**EXERCISE DIRECTIONS:**
Will you give the material below again, every line exactly as it is?

**DATA BLOCK:**
* Start *

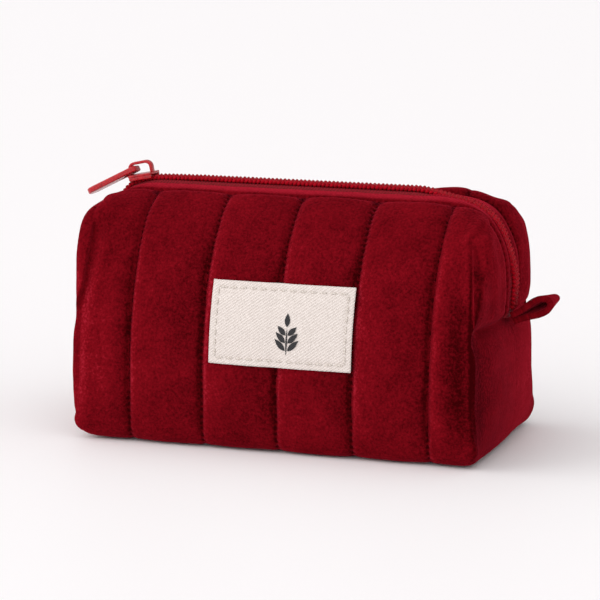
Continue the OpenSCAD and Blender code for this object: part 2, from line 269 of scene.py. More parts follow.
def corners_drawn_in(keys, points):
    """The x of each point with the corner seams drawn in from the full ends."""
    behind = seam_distance(keys, points)[0]
    x, y, z = points.T
    near_end = smoothstep(52, HALF_L - 2, np.abs(x))
    front, back, left = (np.interp(z, *zip(*pull)) for pull in (RIGHT_PULL, RIGHT_BACK_PULL, LEFT_PULL))
    right = np.where(y < 0, front, back) * band(behind, 12)
    left = left * band(behind, 3) - 1.8 * band(behind - 8, 7) * smoothstep(BODY_H, 74, z)
    return x - near_end * np.where(x > 0, right, -left)


def fill_out_shoulders(points, x):
    """Fills out the left shoulders and raises the back right one; x is each point's first place."""
    y, z = points[:, 1], points[:, 2]
    left_shoulder = band(x + 70, 14) * band(z - 79, 10) * smoothstep(10, 24, np.abs(y))
    points[:, 1] += np.sign(y) * 2.0 * left_shoulder
    points[:, 2] += 1.5 * left_shoulder
    points[:, 2] += 4.0 * band(x - 49, 20) * smoothstep(60, 84, z) * smoothstep(6, 15, y)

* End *

**OUTPUT OF THE EXERCISE:**
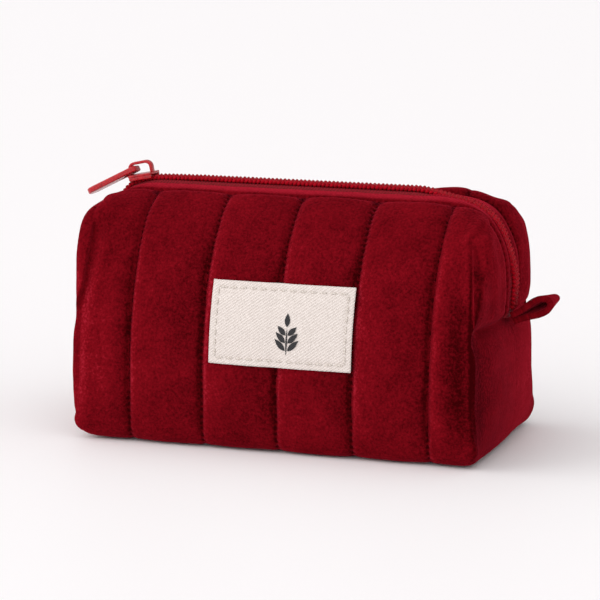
Continue the OpenSCAD and Blender code for this object: part 2, from line 269 of scene.py. More parts follow.
def corners_drawn_in(keys, points):
    """The x of each point with the corner seams drawn in from the full ends."""
    behind = seam_distance(keys, points)[0]
    x, y, z = points.T
    near_end = smoothstep(52, HALF_L - 2, np.abs(x))
    front, back, left = (np.interp(z, *zip(*pull)) for pull in (RIGHT_PULL, RIGHT_BACK_PULL, LEFT_PULL))
    right = np.where(y < 0, front, back) * band(behind, 12)
    left = left * band(behind, 3) - 1.8 * band(behind - 8, 7) * smoothstep(BODY_H, 74, z)
    return x - near_end * np.where(x > 0, right, -left)


def fill_out_shoulders(points, x):
    """Fills out the left shoulders and raises the back right one; x is each point's first place."""
    y, z = points[:, 1], points[:, 2]
    left_shoulder = band(x + 70, 14) * band(z - 79, 10) * smoothstep(10, 24, np.abs(y))
    points[:, 1] += np.sign(y) * 2.0 * left_shoulder
    points[:, 2] += 1.5 * left_shoulder
    points[:, 2] += 4.0 * band(x - 49, 20) * smoothstep(60, 84, z) * smoothstep(6, 15, y)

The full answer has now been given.